>>>
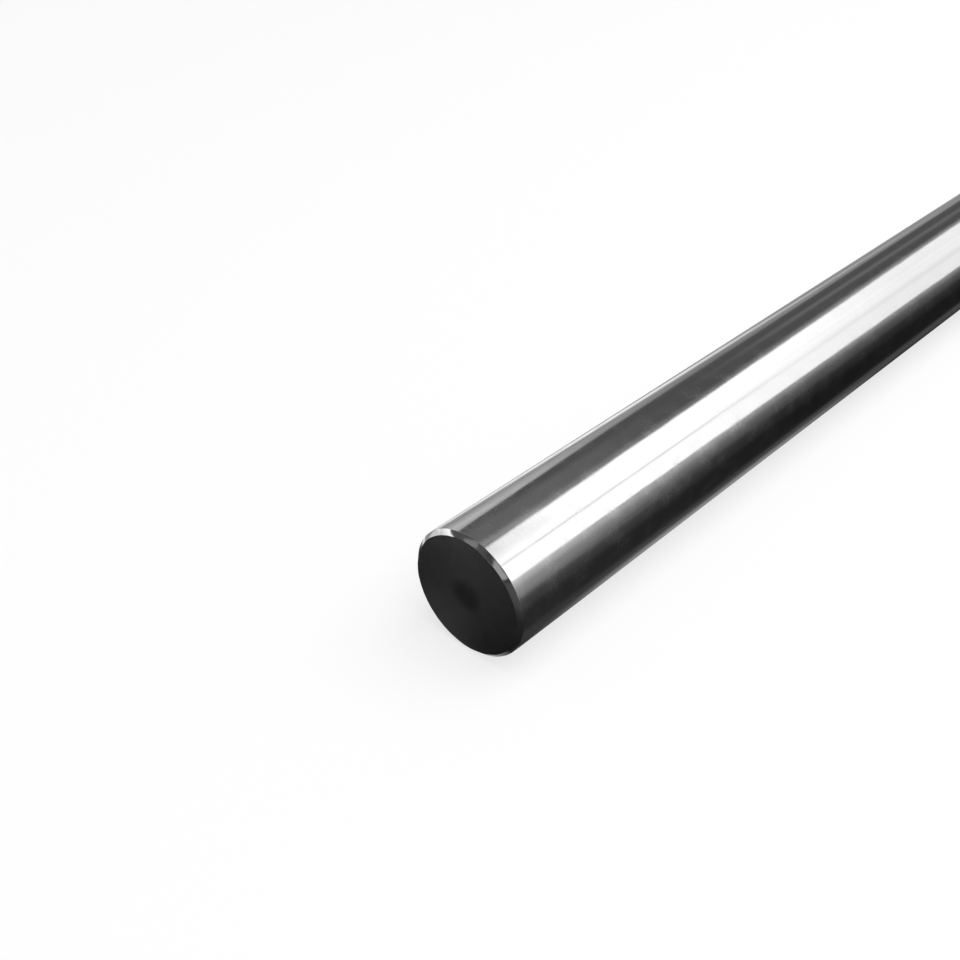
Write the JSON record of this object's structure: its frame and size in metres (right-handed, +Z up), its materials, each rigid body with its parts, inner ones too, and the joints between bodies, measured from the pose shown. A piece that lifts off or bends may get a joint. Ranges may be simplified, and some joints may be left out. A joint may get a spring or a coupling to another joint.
{
  "type": "round bar",
  "caption": "Straight solid round bar of polished titanium with flat ends, each with a narrow chamfer: metal stock for turning, drilling and machining.",
  "frame": {"origin": "middle of the line along which the bar rests on a level floor, below the middle of its length", "axes": "+X along the bar, +Z up from the floor, +Y level and square to the bar; the bar's own axis lies one radius above the floor"},
  "size_m": [1, 0.03, 0.03],
  "materials": {
    "titanium": "polished"
  },
  "bodies": {
    "root": {"round_bar": "titanium"}
  },
  "joints": []
}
<<<
Task brief: Each line of the material must be restated exactly.

Output of the exercise:
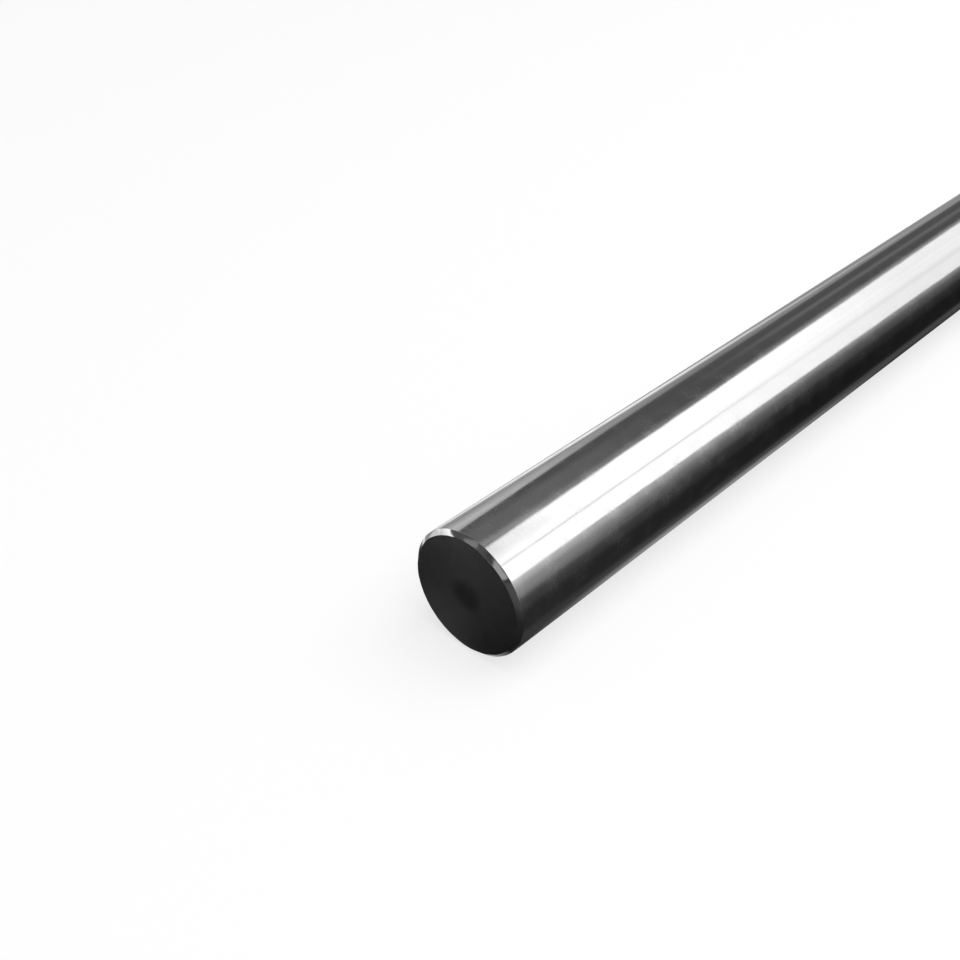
Write the JSON record of this object's structure: its frame and size in metres (right-handed, +Z up), its materials, each rigid body with its parts, inner ones too, and the joints between bodies, measured from the pose shown. A piece that lifts off or bends may get a joint. Ranges may be simplified, and some joints may be left out. A joint may get a spring or a coupling to another joint.
{
  "type": "round bar",
  "caption": "Straight solid round bar of polished titanium with flat ends, each with a narrow chamfer: metal stock for turning, drilling and machining.",
  "frame": {"origin": "middle of the line along which the bar rests on a level floor, below the middle of its length", "axes": "+X along the bar, +Z up from the floor, +Y level and square to the bar; the bar's own axis lies one radius above the floor"},
  "size_m": [1, 0.03, 0.03],
  "materials": {
    "titanium": "polished"
  },
  "bodies": {
    "root": {"round_bar": "titanium"}
  },
  "joints": []
}